Does 0% Utilization Hurt Your Score?
There’s a persistent myth that 0% utilization can hurt your score because it shows you’re “not using credit.” This is mostly false. Having 0% utilization (all cards paid to $0 balance) typically produces scores just as high or higher than having 1 to 9% utilization.
The confusion comes from people who pay off all cards, then close them or never use them again. Zero utilization combined with no active credit usage can eventually hurt your score after 6 to 12 months of complete inactivity, but this is from account inactivity, not from 0% utilization itself.
Optimal strategy: Use your credit cards for regular purchases and pay them in full every month. Your statement balance might show $300 or $500, but if you pay it before the statement closing date, your reported balance is $0 or very low. This demonstrates active credit use (good) with 0 to 5% utilization (optimal).

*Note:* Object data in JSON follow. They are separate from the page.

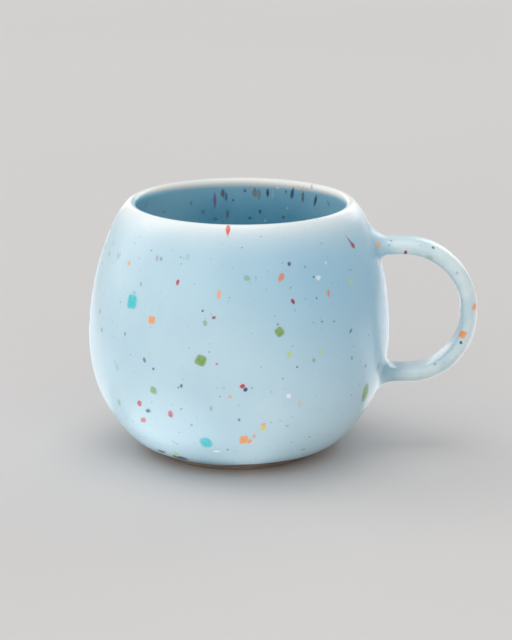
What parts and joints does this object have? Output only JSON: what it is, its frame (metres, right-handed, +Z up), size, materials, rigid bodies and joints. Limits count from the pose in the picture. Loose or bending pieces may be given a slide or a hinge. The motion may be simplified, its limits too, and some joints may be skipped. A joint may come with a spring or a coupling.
{
  "type": "mug",
  "caption": "Round-bellied glazed stoneware mug with a narrowed mouth, a rounded lip, a low standing ring and a C-shaped strap handle.",
  "frame": {"origin": "on the vessel's axis, in the plane that the standing ring rests on", "axes": "+Z up along the vessel's axis, +X towards the middle of the handle, +Y across the handle strap"},
  "size_m": [0.1225, 0.095, 0.08],
  "materials": {
    "stoneware_clay": "matte",
    "foot_clay": "matte",
    "pale_blue_glaze": "gloss",
    "blue_liner_glaze": "gloss",
    "handle_glaze": "gloss"
  },
  "bodies": {
    "root": {"cup_body": "stoneware_clay", "foot_ring": "foot_clay", "handle": "stoneware_clay", "upper_slip_joint": "stoneware_clay", "lower_slip_joint": "stoneware_clay", "outer_glaze": "pale_blue_glaze", "liner_glaze": "blue_liner_glaze", "handle_glaze": "handle_glaze"}
  },
  "joints": []
}
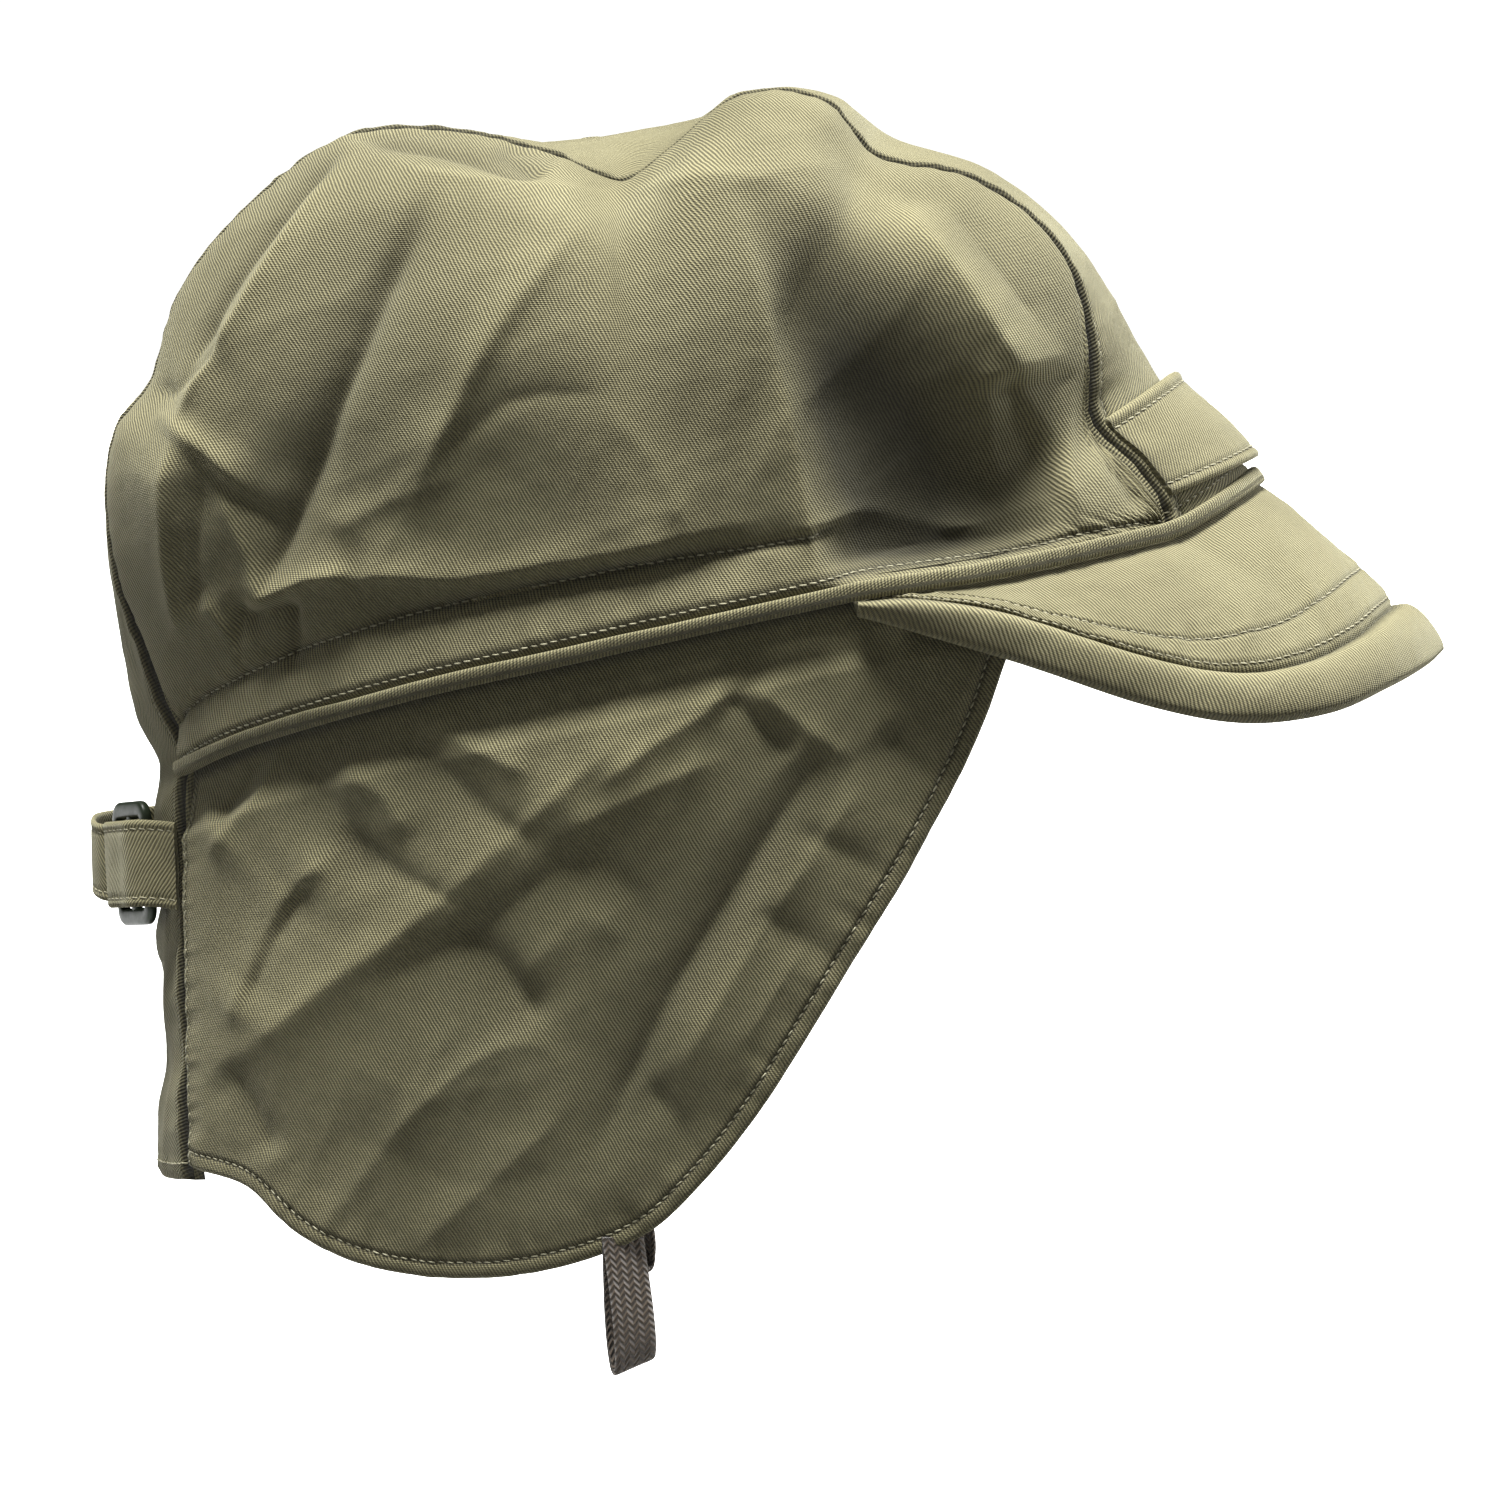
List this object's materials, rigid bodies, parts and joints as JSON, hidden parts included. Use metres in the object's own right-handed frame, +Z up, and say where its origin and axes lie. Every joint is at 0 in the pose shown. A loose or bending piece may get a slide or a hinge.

Frequently Asked Questions
Key Takeaways
Credit utilization accounts for 30% of your FICO score and measures how much of your available credit you’re using. Keep it below 30% for good scores, ideally below 10% for excellent scores. Utilization is calculated by dividing total credit card balances by total credit limits. Both overall utilization and per-card utilization matter, so keep every individual card below 30% as well.
Lowering utilization is the fastest way to improve your credit score. Pay down high-balance cards, request credit limit increases, or add new cards to increase available credit. Your utilization updates monthly when card issuers report to bureaus, typically on your statement closing date. Improving utilization from 60% to 20% can boost your score 40 to 80 points within 45 days.
Your next step: Calculate your current credit utilization right now. Add up all your credit card balances, add up all your credit limits, divide balances by limits. If you’re above 30%, make paying down balances your top financial priority. Lower utilization can help your score, especially when you cross from high utilization into a safer range.